Wal Fadjri : A combien s'élève la dette intérieure du Sénégal ? Quel commentaire cela vous inspire ?

Alex Ségura : Les estimations initiales la situaient à 150 milliards de francs Cfa, mais le gouvernement est en train de faire un audit pour arrêter le montant. Et puis, ce sont des informations qui changent rapidement, car il y a tout le temps des paiements et de nouvelles factures qui entrent dans le système. J’avoue quand même que le Fmi a eu des difficultés pour obtenir les informations sur ce sujet et c’est cela qui explique aussi notre prise de position, parfois sévère, sur ce sujet. Mais maintenant, nous sommes relativement optimistes sur la résolution de ce problème à travers l’emprunt obligataire que le gouvernement a lancé et l’ajustement budgétaire, et ceci va avoir un impact positif sur l’économie nationale. Le Fmi a aussi exprimé le souhait que les factures soient payées par date et sans oublier les petites et moyennes entreprises qui sont moins puissantes pour réclamer le paiement, mais qui sont plus vulnérables et contribuent énormément à l’économie nationale.

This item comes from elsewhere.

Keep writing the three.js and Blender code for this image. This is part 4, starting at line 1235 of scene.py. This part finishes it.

Il s’agit d’une question que nous suivons de près…

‘Le Fmi a toujours conseillé à l’Etat d’augmenter la part des dépenses sociales dans le budget de l’Etat, mais il faut qu’il y ait aussi une culture de l’évaluation et de la performance. Ceci est particulièrement important dans les secteurs sociaux’

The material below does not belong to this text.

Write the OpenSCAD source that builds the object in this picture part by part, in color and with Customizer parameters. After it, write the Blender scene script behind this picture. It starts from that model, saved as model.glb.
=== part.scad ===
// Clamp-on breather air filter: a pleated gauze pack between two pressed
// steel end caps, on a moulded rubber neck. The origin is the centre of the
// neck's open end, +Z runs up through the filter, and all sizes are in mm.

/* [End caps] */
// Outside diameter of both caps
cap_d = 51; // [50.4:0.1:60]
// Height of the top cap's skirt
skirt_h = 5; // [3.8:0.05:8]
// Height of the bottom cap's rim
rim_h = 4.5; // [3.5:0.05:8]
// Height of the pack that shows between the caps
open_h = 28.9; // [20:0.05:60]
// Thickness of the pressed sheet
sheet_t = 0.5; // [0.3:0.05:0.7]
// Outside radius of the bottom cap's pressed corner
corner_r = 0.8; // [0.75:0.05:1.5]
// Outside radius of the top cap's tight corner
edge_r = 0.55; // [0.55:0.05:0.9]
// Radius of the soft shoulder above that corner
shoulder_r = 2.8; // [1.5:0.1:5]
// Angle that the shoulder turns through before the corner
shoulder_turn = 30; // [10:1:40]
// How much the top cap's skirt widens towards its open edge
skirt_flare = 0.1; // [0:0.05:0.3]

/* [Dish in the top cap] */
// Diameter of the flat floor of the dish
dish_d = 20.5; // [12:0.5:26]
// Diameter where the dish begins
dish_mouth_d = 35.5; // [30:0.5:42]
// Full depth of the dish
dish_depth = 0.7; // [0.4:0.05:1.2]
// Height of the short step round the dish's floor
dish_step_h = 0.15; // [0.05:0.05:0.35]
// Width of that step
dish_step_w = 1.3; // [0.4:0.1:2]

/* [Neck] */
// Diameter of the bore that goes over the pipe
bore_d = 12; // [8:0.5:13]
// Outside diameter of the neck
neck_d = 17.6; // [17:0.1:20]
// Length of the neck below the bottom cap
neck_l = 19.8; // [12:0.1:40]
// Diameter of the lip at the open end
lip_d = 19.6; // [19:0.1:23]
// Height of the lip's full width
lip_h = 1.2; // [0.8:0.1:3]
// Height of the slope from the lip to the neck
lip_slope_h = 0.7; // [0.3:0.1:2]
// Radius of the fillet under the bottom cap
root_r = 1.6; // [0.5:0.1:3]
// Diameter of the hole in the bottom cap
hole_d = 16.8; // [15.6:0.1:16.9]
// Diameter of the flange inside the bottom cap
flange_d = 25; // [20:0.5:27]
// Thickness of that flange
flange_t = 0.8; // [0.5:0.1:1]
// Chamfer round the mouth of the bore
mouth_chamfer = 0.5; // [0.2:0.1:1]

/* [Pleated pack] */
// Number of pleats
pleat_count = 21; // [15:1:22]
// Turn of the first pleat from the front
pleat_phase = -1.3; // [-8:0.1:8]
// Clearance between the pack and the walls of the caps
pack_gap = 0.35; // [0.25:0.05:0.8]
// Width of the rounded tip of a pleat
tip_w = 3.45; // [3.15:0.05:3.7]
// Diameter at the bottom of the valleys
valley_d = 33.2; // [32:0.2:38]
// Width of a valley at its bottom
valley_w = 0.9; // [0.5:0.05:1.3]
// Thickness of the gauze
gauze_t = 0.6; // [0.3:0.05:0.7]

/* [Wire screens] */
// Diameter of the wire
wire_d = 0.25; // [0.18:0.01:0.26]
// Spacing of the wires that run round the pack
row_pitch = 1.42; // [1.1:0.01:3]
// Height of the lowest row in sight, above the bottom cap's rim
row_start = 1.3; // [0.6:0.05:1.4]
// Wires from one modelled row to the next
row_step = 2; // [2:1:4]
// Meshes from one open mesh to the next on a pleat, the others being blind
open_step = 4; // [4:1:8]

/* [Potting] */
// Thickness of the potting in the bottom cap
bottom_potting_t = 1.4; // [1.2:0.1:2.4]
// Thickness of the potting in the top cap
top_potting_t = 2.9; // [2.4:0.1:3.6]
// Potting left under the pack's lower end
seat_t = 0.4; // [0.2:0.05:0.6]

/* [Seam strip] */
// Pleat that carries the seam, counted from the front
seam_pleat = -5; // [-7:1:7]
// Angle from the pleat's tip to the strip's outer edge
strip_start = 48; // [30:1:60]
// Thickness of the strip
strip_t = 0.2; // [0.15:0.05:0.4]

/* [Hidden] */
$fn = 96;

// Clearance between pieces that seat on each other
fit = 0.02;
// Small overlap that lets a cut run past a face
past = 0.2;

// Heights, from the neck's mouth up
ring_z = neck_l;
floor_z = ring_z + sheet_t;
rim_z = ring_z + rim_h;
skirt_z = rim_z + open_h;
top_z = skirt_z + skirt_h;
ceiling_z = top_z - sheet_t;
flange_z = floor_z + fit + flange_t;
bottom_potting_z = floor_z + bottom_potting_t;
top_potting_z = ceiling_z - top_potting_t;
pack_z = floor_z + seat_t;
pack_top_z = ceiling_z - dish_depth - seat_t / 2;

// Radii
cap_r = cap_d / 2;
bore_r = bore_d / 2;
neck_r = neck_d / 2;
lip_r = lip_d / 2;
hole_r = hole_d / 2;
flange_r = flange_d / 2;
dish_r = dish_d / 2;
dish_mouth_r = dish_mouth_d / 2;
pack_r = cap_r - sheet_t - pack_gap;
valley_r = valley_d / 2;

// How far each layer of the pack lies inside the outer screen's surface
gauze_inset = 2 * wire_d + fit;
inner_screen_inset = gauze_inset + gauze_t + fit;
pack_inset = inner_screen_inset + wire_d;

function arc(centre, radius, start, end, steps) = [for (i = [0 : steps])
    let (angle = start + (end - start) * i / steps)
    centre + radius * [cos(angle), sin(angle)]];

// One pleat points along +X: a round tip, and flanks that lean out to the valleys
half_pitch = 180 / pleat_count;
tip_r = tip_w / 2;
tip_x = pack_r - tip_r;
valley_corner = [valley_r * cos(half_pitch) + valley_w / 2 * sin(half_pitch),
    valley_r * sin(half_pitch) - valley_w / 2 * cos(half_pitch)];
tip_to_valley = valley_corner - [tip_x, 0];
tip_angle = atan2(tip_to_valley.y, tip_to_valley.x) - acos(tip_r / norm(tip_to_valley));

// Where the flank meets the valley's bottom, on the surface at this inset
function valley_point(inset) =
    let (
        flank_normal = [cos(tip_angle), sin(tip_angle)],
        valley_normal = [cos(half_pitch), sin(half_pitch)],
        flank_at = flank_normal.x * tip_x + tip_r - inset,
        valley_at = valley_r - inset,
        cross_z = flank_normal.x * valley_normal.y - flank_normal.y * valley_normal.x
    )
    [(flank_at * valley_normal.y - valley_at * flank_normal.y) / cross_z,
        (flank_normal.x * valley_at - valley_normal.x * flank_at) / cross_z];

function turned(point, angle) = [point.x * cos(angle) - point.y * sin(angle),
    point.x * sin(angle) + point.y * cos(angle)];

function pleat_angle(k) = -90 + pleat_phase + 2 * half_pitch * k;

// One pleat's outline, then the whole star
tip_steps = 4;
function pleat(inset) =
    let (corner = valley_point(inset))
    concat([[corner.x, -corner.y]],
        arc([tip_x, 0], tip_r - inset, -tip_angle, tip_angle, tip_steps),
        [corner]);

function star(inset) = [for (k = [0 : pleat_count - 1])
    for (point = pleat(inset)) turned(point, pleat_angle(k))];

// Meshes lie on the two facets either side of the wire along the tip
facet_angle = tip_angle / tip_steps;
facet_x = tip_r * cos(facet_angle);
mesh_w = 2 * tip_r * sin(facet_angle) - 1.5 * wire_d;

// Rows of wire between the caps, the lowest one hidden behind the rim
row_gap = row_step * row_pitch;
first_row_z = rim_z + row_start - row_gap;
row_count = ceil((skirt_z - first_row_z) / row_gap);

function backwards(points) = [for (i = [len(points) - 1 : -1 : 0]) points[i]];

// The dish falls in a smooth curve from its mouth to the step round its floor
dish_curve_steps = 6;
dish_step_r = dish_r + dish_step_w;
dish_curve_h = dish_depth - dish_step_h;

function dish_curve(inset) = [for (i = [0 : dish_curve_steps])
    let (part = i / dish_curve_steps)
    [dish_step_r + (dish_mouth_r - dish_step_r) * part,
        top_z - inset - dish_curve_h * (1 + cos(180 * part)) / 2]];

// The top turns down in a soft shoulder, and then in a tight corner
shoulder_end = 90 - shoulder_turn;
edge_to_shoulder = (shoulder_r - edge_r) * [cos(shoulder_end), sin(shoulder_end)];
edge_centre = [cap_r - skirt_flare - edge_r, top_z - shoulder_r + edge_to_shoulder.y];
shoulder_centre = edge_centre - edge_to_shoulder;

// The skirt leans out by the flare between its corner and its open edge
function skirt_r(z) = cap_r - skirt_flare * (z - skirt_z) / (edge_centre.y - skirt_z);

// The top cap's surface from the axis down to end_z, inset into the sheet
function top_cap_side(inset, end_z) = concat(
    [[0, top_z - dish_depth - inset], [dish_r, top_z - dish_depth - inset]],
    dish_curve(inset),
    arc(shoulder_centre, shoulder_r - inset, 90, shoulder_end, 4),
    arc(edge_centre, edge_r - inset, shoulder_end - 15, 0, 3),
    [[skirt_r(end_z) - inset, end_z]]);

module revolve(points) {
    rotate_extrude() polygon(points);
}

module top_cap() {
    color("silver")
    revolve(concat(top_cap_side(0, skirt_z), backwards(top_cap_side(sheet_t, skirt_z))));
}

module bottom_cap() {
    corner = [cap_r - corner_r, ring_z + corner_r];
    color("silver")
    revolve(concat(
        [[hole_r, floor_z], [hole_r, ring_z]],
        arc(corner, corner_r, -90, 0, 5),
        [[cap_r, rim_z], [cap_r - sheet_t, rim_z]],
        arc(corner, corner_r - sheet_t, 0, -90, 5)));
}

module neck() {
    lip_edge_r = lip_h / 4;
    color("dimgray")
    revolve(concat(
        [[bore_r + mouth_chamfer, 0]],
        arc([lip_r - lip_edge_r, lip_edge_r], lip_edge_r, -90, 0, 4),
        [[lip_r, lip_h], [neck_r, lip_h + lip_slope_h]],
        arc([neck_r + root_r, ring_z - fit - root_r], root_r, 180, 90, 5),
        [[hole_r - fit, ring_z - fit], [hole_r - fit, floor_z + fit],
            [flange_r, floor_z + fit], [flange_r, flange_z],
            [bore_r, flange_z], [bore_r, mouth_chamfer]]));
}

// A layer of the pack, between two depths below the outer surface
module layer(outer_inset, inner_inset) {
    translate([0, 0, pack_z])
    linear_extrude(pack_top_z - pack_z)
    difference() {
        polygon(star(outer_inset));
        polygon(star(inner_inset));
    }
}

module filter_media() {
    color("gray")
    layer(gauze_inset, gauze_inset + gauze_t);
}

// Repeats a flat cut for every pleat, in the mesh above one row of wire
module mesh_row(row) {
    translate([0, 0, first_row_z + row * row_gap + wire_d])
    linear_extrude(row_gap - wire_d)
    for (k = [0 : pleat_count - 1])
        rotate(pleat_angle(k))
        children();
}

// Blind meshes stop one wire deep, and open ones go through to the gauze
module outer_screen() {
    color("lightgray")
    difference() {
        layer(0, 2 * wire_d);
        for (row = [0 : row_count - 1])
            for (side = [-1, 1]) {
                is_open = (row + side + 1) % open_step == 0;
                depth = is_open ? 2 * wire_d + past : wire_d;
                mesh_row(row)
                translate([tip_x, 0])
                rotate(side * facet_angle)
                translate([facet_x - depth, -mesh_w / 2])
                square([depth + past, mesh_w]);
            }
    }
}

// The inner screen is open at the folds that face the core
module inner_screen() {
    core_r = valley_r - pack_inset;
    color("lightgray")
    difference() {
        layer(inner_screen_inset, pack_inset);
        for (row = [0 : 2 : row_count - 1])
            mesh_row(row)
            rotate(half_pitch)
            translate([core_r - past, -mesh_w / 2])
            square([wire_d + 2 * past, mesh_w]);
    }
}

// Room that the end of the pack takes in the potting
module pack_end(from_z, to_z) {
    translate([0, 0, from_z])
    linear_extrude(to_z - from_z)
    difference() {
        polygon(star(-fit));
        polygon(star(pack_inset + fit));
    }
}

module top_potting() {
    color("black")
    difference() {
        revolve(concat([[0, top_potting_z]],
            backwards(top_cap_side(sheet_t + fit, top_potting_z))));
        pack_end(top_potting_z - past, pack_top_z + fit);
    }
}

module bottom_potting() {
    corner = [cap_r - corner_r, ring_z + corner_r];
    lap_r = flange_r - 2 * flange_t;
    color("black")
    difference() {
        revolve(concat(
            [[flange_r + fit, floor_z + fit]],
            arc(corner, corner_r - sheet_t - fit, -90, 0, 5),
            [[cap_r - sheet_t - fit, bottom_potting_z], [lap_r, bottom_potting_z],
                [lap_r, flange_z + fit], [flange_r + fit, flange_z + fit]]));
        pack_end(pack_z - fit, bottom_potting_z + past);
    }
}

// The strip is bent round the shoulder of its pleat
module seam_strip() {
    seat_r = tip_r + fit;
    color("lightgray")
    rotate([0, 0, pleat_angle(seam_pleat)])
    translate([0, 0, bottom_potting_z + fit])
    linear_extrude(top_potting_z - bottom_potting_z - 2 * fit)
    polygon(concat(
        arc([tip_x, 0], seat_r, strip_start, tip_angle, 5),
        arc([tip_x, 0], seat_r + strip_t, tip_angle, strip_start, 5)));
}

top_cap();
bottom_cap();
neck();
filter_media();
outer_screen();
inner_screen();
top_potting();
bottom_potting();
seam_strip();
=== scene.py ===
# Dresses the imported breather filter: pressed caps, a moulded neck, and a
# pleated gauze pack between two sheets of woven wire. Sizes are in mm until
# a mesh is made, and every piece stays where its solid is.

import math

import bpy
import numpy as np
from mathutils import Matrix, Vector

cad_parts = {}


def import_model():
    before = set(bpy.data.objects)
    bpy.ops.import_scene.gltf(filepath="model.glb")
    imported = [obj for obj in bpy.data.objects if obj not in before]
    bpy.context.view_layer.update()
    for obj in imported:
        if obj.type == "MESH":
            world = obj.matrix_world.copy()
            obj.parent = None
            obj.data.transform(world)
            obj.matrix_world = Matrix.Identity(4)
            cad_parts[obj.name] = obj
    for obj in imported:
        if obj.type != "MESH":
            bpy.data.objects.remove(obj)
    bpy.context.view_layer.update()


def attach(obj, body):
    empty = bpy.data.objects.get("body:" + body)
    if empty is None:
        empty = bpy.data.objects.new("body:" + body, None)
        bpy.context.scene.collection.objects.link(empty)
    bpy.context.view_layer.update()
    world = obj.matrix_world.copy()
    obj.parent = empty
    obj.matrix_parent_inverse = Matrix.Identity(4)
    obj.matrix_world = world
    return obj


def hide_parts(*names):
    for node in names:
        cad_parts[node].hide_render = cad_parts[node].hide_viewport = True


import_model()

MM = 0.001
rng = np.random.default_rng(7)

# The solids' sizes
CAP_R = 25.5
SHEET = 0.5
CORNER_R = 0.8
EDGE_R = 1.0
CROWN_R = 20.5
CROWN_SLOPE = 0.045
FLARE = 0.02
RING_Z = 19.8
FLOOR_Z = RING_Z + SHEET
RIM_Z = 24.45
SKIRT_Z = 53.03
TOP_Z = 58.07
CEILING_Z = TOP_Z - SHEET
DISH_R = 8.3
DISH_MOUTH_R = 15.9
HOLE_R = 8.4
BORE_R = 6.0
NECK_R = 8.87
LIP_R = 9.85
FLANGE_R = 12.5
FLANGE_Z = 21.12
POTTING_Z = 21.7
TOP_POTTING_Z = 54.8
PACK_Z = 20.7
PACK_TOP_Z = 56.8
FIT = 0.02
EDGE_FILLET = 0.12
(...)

Wal Fadjri : Qu'en est-il des dépenses sociales ?

Alex Ségura : Elles ont été protégées de l’ajustement budgétaire. Les secteurs sociaux n’ont pas été touchés par la circulaire qui a ponctionné les dépenses de fonctionnement et d’investissement des ministères pour réduire le plafond des dépenses publiques à un niveau soutenable. Mais il faudrait faire des efforts pour améliorer l’efficacité dans les secteurs sociaux. Il y a quelques indicateurs sociaux clé comme celui de la mortalité des enfants de moins de 5 ans où le progrès serait plus rapide s’il y avait une culture plus forte de planification, de rationalisation et d’évaluation des dépenses publiques. En tout cas, le Fmi a toujours conseillé à l’Etat d’augmenter la part des dépenses sociales dans le budget de l’Etat, mais il faut qu’il y ait aussi une culture de l’évaluation et de la performance. Ceci est particulièrement important dans les secteurs sociaux, car ils bénéficient des allocations budgétaires qui deviennent de plus en plus importantes.

Wal Fadjri : Quelles sont les perspectives pour une bonne croissance économique profitable à tous ?

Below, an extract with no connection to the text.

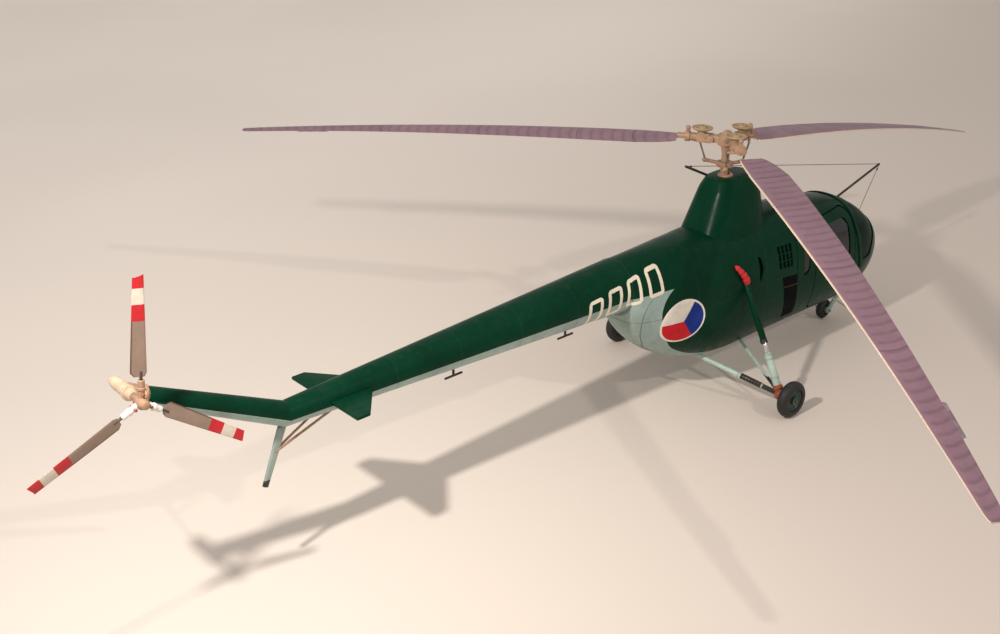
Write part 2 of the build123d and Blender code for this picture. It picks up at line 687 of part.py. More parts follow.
def build_main_rotor(parts):
    """Mast, head, dampers, grips, control links and three blades."""
    mast_low = -(HUB_Z - FAIRING_TOP_Z) - MAST_SEAT + 0.6
    mast = rod((0, 0, mast_low), (0, 0, -HUB_H / 2), MAST_R)
    mast += rod((0, 0, -HUB_H / 2 - 3.4), (0, 0, -HUB_H / 2), MAST_R, 2.2)
    hub = Cylinder(HUB_R, HUB_H)
    hub += Location((0, 0, HUB_H / 2)) * Cone(2.4, 1.2, 1.4, align=(Align.CENTER, Align.CENTER, Align.MIN))
    grips, dampers, links = [], [], []
    arm_width, arm_h = 3.6, 2.6
    for azimuth in BLADE_AZIMUTHS:
        arm = Location((FLAP_R / 2, 0, 0)) * Box(FLAP_R, arm_width, arm_h)
        pin = Location((FLAP_R, 0, 0), (90, 0, 0)) * Cylinder(1.35, arm_width + 2.6)
        hub += on_arm(arm + pin, azimuth)
        knuckle = Location((DRAG_R - 0.6, 0, 0)) * Box(2 * (DRAG_R - FLAP_R) - 2.0, 3.0, 3.4)
        grip = knuckle + rod((DRAG_R, 0, 0), (HORN_R, 0, 0), GRIP_R)
        grip += rod((HORN_R - 0.9, 0, 0), (HORN_R + 0.9, 0, 0), GRIP_R + 0.55)
        grip += rod((HORN_R, 0, 0), (BLADE_ROOT_R, 0, 0), SPAR_R)
        grip += rod((HORN_R, 0, 0.5), (HORN_R, 0, 3.1), 0.6)
        grip += Location((HORN_R, 0, 3.2)) * Sphere(0.95)
        horn = rod((HORN_R, 0, -1.0), (HORN_R - 4.4, -3.0, -2.2), 0.55)
        grip += horn
        grip -= Location((FLAP_R, 0, 0), (90, 0, 0)) * Cylinder(1.35 + FIT, arm_width + 2.6)
        stem = rod((DRAG_R, 0, 1.7), (DRAG_R, 0, DAMPER_Z), 1.5)
        disc = Location((DRAG_R, 0, DAMPER_Z)) * Cone(DAMPER_R * 0.8, DAMPER_R, 0.7, align=(Align.CENTER, Align.CENTER, Align.MIN))
        disc += Location((DRAG_R, 0, DAMPER_Z + 0.7)) * Cone(DAMPER_R, DAMPER_R * 0.55, 0.9, align=(Align.CENTER, Align.CENTER, Align.MIN))
        damper = stem + disc
        dampers.append(on_arm(damper, azimuth))
        grips.append(on_arm(longest(grip - damper), azimuth))
        link = rod((HORN_R - 4.4, -3.0, -2.6), (8.2, -2.6, SWASH_Z + 0.9), LINK_R)
        links.append(on_arm(link, azimuth))
    swash = Location((0, 0, SWASH_Z)) * Cylinder(SWASH_R, 1.8)
    swash -= rod((0, 0, SWASH_Z - 2), (0, 0, SWASH_Z + 2), MAST_R + FIT)
    for azimuth in BLADE_AZIMUTHS:
        arm = rod((SWASH_R - 0.6, -0.8, SWASH_Z), (8.2, -2.6, SWASH_Z + 0.2), 0.7)
        foot = Location((8.2, -2.6, SWASH_Z + 0.2)) * Sphere(0.95)
        swash += on_arm(arm + foot, azimuth)
    grips = group(grips)
    swash_solid = swash
    links = group(longest(link - grips - swash_solid) for link in links)
    parts["rotor_mast"] = in_rotor(mast)
    parts["rotor_hub"] = in_rotor(hub)
    parts["blade_grips"] = in_rotor(grips)
    parts["drag_dampers"] = in_rotor(group(dampers))
    parts["swashplate"] = in_rotor(swash_solid)
    parts["pitch_links"] = in_rotor(links)
    for number, (azimuth, droop) in enumerate(zip(BLADE_AZIMUTHS, BLADE_DROOPS), 1):
        parts[f"main_blade_{number}"] = in_rotor(on_arm(build_blade(droop), azimuth))


# ================================================================ tail rotor
def build_tail_rotor(parts):
    """Hub with its shaft and three short blades, turning about Y."""
    centre = Location(TAIL_HUB, (90, 0, 0))
    # In this local frame +X is forward, +Y is up and +Z is starboard.
    hub = Cylinder(2.5, 3.4)
    hub += Location((0, 0, 1.7)) * Cone(1.9, 1.2, 1.3, align=(Align.CENTER, Align.CENTER, Align.MIN))
    hub += rod((0, 0, -6.2), (0, 0, 0), TAIL_SHAFT_R)
    blades = []
    for number in range(3):
        azimuth = TAIL_AZIMUTH + 120 * number
        turn = Location((0, 0, 0), (0, 0, azimuth))
        grip = rod((1.5, 0, 0), (TAIL_ROOT_R - 0.8, 0, 0), 1.05)
        grip += rod((TAIL_ROOT_R - 2.4, 0, 0), (TAIL_ROOT_R - 0.8, 0, 0), 1.35)
        grip += rod((TAIL_ROOT_R - 1, 0, 0), (TAIL_ROOT_R, 0, 0), 0.5)
        hub += turn * grip
        sections = []
        for r in (TAIL_ROOT_R, TAIL_ROOT_R + 4, TAIL_ROTOR_R - 1.2, TAIL_ROTOR_R):
            share = (r - TAIL_ROOT_R) / (TAIL_ROTOR_R - TAIL_ROOT_R)
            chord = TAIL_ROOT_CHORD + share * (TAIL_TIP_CHORD - TAIL_ROOT_CHORD)
            if r > TAIL_ROTOR_R - 0.1:
                chord *= 0.8
            place = Location((r, 0, 0), (-TAIL_PITCH * (1 - 0.6 * share), 0, 0))
            sections.append(place * aerofoil(chord, max(0.13 * chord, 0.7), 0.35))
        blades.append(turn * loft(sections))
    parts["tail_rotor_hub"] = centre * hub
    parts["tail_blades"] = centre * group(blades)


# ================================================================ small outside pieces
def build_outside(parts, outer):
    """Aerial masts, tee aerials, exhaust covers and boarding steps."""
    front_root = at(FRONT_MAST_ROOT_X, AERIAL_Y, BROW_Z - 9)
    front = longest(rod(front_root, FRONT_MAST_TIP, AERIAL_R) - outer)
    rear_root = at(-8.0, AERIAL_Y * 0.8, FAIRING_TOP_Z - 5)
    rear = longest(rod(rear_root, REAR_MAST_TIP, AERIAL_R) - parts["gearbox_fairing"])
    parts["aerial_masts"] = group([front, rear])
    tees = []
    for x in TEE_XS:
        low = BOOM_Z - boom_radius_at(x)
        stem = rod((x, 0, low - TEE_DROP), (x, 0, low + 0.6), 0.45)
        stem -= rod((BOOM_JOINT_X, 0, BOOM_Z), (KINK_X, 0, BOOM_Z), BOOM_ROOT_R, KINK_R)
        bar = rod((x - TEE_SPAN / 2, 0, low - TEE_DROP), (x + TEE_SPAN / 2, 0, low - TEE_DROP), 0.4)
        tees.append(longest(stem + bar))
    parts["tee_aerials"] = group(tees)
    covers = []
    for side, _ in SIDES:
        low = at(-8.9, side * (half_width_at(-8.9, 46.7) + 1.5), 46.7)
        high = at(-14.5, side * (half_width_at(-14.5, 55.3) + 0.6), 55.3)
        cover = rod(low, high, 1.5, 1.0) + Location(low) * Sphere(1.5) + Location(high) * Sphere(1.0)
        covers.append(longest(cover - outer - parts["oleo_barrels"]))
    parts["exhaust_covers"] = group(covers)
    steps = []
    for side in (-1, 1):
        tip = at(69.0, side * 12.5, 10.5)
        step = Part()
        for root_x in (60.0, 74.0):
            step += rod((root_x, side * 8.5, BELLY_Z + 4), tip, 0.4)
        step += Location(tip) * Sphere(0.5)
        steps.append(longest(step - outer))
    parts["boarding_steps"] = group(steps)


def main():
    """Builds every piece and writes one STEP file for each."""
    parts = {}
    outer, hollow = build_fuselage(parts)
    build_cabin_inside(parts, hollow)
    build_fairing(parts, outer)
    build_tail(parts)
    build_main_gear(parts, outer)
    build_nose_gear(parts, outer)
    build_main_rotor(parts)
    build_tail_rotor(parts)
    build_outside(parts, outer)
    os.makedirs("parts", exist_ok=True)
    for name, shape in parts.items():
        export_step(shape, f"parts/{name}.step")
        print(name, len(shape.solids()), round(shape.volume, 1))


main()
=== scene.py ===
"""Looks of a scale model of a light helicopter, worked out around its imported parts.

Every length in this file is in millimetres of the model unless its name says otherwise, and Blender
gets metres. +X is forward, +Y is port, +Z is up, and the origin is on the floor under the middle of
the rotor head.
"""

import logging
import math
from collections.abc import Sequence
from dataclasses import dataclass
from enum import Enum
from typing import Protocol

import bmesh
import bpy
import numpy as np
from mathutils import Matrix, Vector


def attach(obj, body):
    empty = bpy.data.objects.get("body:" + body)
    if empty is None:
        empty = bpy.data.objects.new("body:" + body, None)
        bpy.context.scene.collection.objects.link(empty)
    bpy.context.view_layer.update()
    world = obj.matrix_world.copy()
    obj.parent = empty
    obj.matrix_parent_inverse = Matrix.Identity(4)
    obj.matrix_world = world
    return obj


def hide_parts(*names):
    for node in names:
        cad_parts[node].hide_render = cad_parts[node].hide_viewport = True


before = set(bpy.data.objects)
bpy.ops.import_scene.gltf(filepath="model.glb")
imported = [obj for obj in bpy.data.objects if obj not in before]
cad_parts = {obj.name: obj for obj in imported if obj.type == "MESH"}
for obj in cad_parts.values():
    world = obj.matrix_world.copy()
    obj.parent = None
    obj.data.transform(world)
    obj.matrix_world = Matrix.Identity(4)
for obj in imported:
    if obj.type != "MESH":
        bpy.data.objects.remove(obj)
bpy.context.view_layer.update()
MM = 0.001
TAU = 2.0 * math.pi
log = logging.getLogger("helicopter")

Array = np.ndarray
Point = Sequence[float]
Pair = tuple[float, float]
Triple = tuple[float, float, float]
Piece = bpy.types.Object
Tree = bpy.types.NodeTree
Material = bpy.types.Material


# ---------------------------------------------------------------- mathematics of the forms
def spline_values(knots: Array, values: Array, x: Array) -> Array:
    """Natural cubic spline through knots.

    The second derivatives m solve the tridiagonal system h0 m0 + 2 (h0 + h1) m1 + h1 m2 = 6 (s1 - s0),
    with s the slopes of the straight pieces and m zero at both ends.

    Args:
        knots: Rising places of the knots.
        values: The value at each knot.
        x: Places to work out.

    Returns:
        The spline's value at each place.
    """
    step = np.diff(knots)
    slope = np.diff(values) / step
    count = len(knots)
    system = np.eye(count)
    inner = np.arange(1, count - 1)
    system[inner, inner - 1] = step[:-1]
    system[inner, inner] = 2.0 * (step[:-1] + step[1:])
    system[inner, inner + 1] = step[1:]
    right = np.zeros(count)
    right[1:-1] = 6.0 * np.diff(slope)
    bend = np.linalg.solve(system, right)
    at = np.clip(np.searchsorted(knots, x) - 1, 0, count - 2)
    h = step[at]
    before, after = x - knots[at], knots[at + 1] - x
    cubic = (bend[at] * after**3 + bend[at + 1] * before**3) / (6.0 * h)
    line = (values[at] / h - bend[at] * h / 6.0) * after
    line = line + (values[at + 1] / h - bend[at + 1] * h / 6.0) * before
    return cubic + line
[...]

Alex Ségura : C’est difficile d’apporter une réponse définitive à cette question. Je vois trois éléments de réflexion. Il y a d’abord la nécessité de préserver la stabilité macroéconomique, de contenir le déficit budgétaire à des proportions soutenables et d’éliminer les factures impayées qui étaient en train d’asphyxier le secteur privé. Le Sénégal est en train de s’y atteler. Deuxièmement, il y a les mesures d’amélioration de l’environnement des affaires et de promotion de l’investissement privé qui permettent de créer de la croissance et de l’emploi. J’en ai parlé auparavant. L’accent sur l’agriculture est positif aussi, car un point de croissance dans le secteur agricole a un impact sur la réduction de la pauvreté quatre fois plus élevé que dans les autres secteurs, d’après les analyses récentes de la Banque mondiale. Maintenant, il faudrait accompagner les idées avec des études de faisabilité bien ficelées. L’Apix a démontré avec le projet de l’autoroute que le Sénégal a la capacité de préparer de bonnes études de faisabilité et les transformer en projets porteurs de croissance. Le même modèle pourrait être utilisé pour les projets dans le secteur de l’agriculture. Et nous avons bon espoir que le ministre de l’Agriculture va réussir, mais il faudrait peut-être renforcer ses moyens en ressources humaines et son équipe technique. Le Fmi n’a pas d’expertise particulière sur ce secteur, mais nos collègues de la Banque mondiale, je le sais, sont prêts à les aider. Finalement, il y a aussi la réforme administrative de l’Etat, à savoir comment rendre l’administration publique plus efficace et plus performante. Les perspectives pourraient donc être positives, mais les risques de dérapages budgétaires sont devenus de plus en plus importants et nous devons toujours jouer la carte de la transparence pour identifier à la fois les points forts qui sont indéniables, mais aussi les faiblesses et risques, car autrement, on ne rendrait pas service au Sénégal.